In his paper, Bessudnov demonstrates that there is a statistically significant effect of parental occupational status on children's occupational status. Using aggregate data from 12 surveys conducted in Russia between 1991 and 2011, he highlights the social inequality in returns on education.
His findings confirm the hypothesis of existing linkages between the social and occupational status of parents and their children.“A statistically significant association exists between the occupational status of parents and their children, and also between parental occupational status and children's earnings,” says Bessudnov. The power of this association stays the same across the years and depends very little on the children's level of education.

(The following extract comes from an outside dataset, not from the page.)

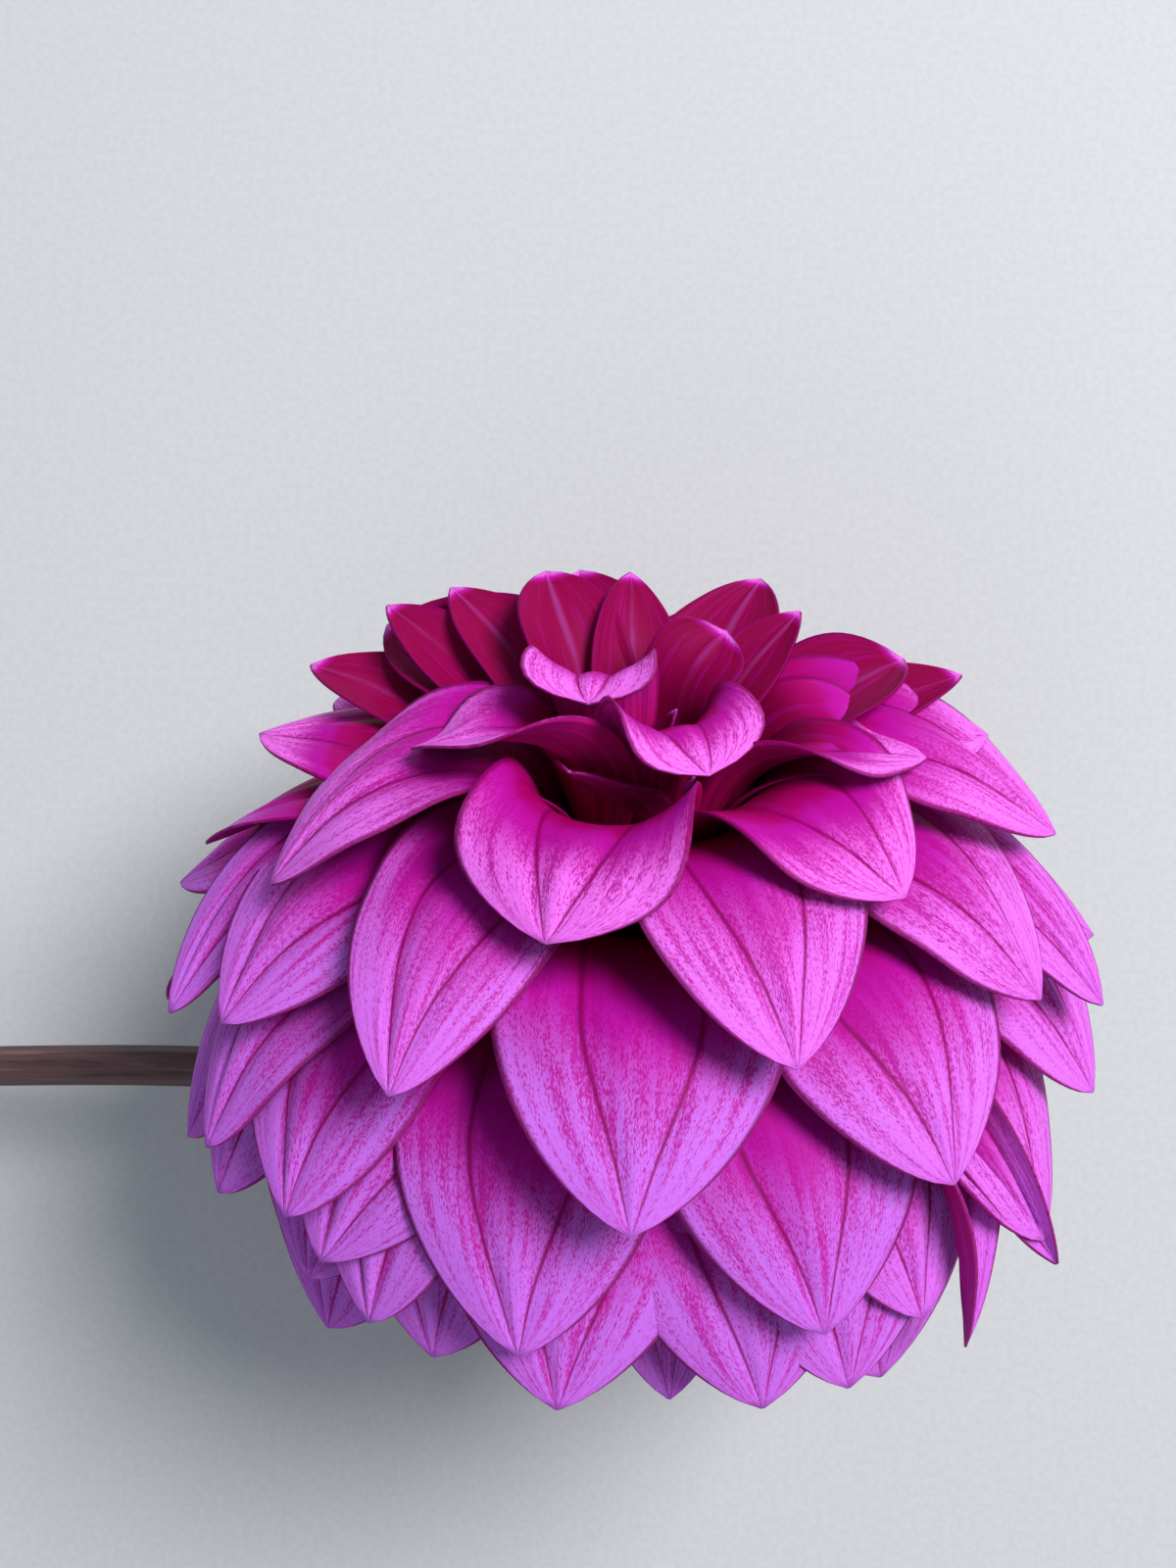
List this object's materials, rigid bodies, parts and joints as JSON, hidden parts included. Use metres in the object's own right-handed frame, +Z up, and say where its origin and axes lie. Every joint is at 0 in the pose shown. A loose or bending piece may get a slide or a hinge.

Bessudnov also notes that the average level of education has increased in Russia in the post-Soviet period: the number of Russians having completed no more than nine years of schooling was 32% for men and 37% for women aged 30 to 64 in 1989 and dropped to 10% and 7%, respectively, by 2010. "The proportion of people with basic vocational training has also decreased, while [the proportion] of people with advanced vocational training and university degrees has increased," Bessudnov notes.
However, better access to advanced levels of education for all groups of people and an increased proportion of people with university degrees over the past two decades have not been accompanied by major changes in the occupational structure of the population, such as an increase in the number of high-ranking professionals in the labour market. It appears that a university degree alone does not guarantee a high-paying job. This is where parents' social and occupational status comes into play.
Bessudnov demonstrates that the effect of parental social status is the highest for children with university degrees, which helps them to climb the career ladder and get prestigious and well-paying jobs. Recently, however, the effect of parental status on children's earnings has been less significant. According to Bessudnov, this was due to stabilization in the occupational structure and in Russia’s labour market in generalduring the 2000s.
"My analysis demonstrates that higher parental social status means higher earnings for children, and this effect is more significant for men and for children of both sexes who have prestigious university degrees," Bessudnov concludes.